ところが、それではこれで政治が安定するかといいますと、ご承知のように安定しないわけです。実際にアチェでは分離運動が起こっておりますし、アンボンではこの1年の間におそらく7,000人ぐらいの人が殺されている。その他、カリマンタンでも民族対立が起こっておりますし、イリアンジャヤでも分離・独立運動が起こっている。
私は、つい5年前は、インドネシアがアジアのユーゴスラビアになるような可能性はほぼゼロだと考えておりましたけれども、こういう状態が続けば、本当にインドネシアはアジアのユーゴスラビアになるかもしれないというところまで事態は悪化している。
なぜか。先ほど榊原さんが見事に、クレディビリティーが崩壊したのだとおっしゃいましたけれども、これがかぎなのだろうと思います。このクレディビリティーの崩壊というのはどういうことかといいますと、これは政府というより、むしろ国家に対する信頼の崩壊と考えればいいと思います。
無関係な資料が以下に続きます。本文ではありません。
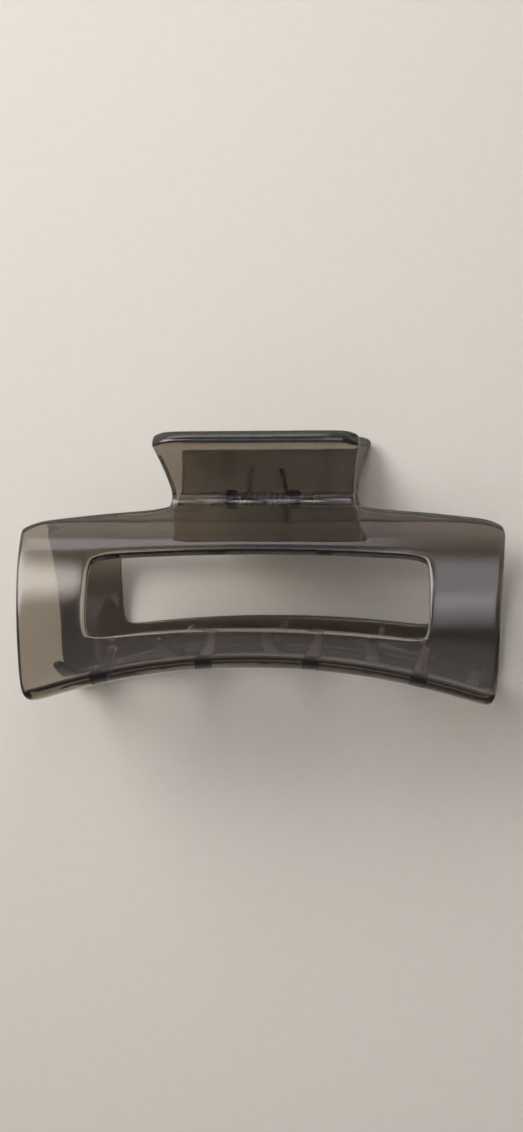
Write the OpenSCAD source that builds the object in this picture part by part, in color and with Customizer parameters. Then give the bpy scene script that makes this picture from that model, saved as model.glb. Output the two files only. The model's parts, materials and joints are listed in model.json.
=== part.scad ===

それはどういうことなのか。これは私がいつも使う比喩なのですけれども、国家というのはいってみれば自動車です。政府というのは運転手です。民主的なプロセスによって、総選挙が行われ、大統領選挙が行われ、それで大統領は選ばれる。ですから、インドネシアの人たちの多くは大統領に対しては非常な信頼をもっている。だけども、そのことは、必ずしも警察であるとか軍隊、あるいは司法制度、検察庁、あるいは内務省であるとか、そういういろいろな政府の機関、あるいは国家の機関に対する信頼が回復されたということではありません。
その例は幾つかあります。例えば、ジャカルタで泥棒がつかまりますと、泥棒は大体の場合にリンチを受けて半殺しにされて、それから警察に引き渡されるわけですけれども、この2年ぐらいは、半殺しにした後でガソリンをつけて燃やしてしまう、という例がもう20件以上起こっています。それから、これは昔からそうなのですけれども、ジャカルタの町で交通事故を起こしたときには決して止まってはいけない。逃げなければいけない。何でかというと、止まって、引いた人を助けようでもしたものなら周りの人間からぶん殴られて、場合によったらリンチを受けて殺されてしまう。何でそういうことになるかというと、要するに警察というものを信用しないからそういうことが起こる。そういうことが至るところで起こっている。
ですから、スハルト体制というのは、私はおそらく1980年代の後半ぐらいまではインドネシアの国家を作る上で随分いろいろなことをやったと思うのですが、最後の10年間ぐらいの間に、一度作った制度を壊してしまったと考えております。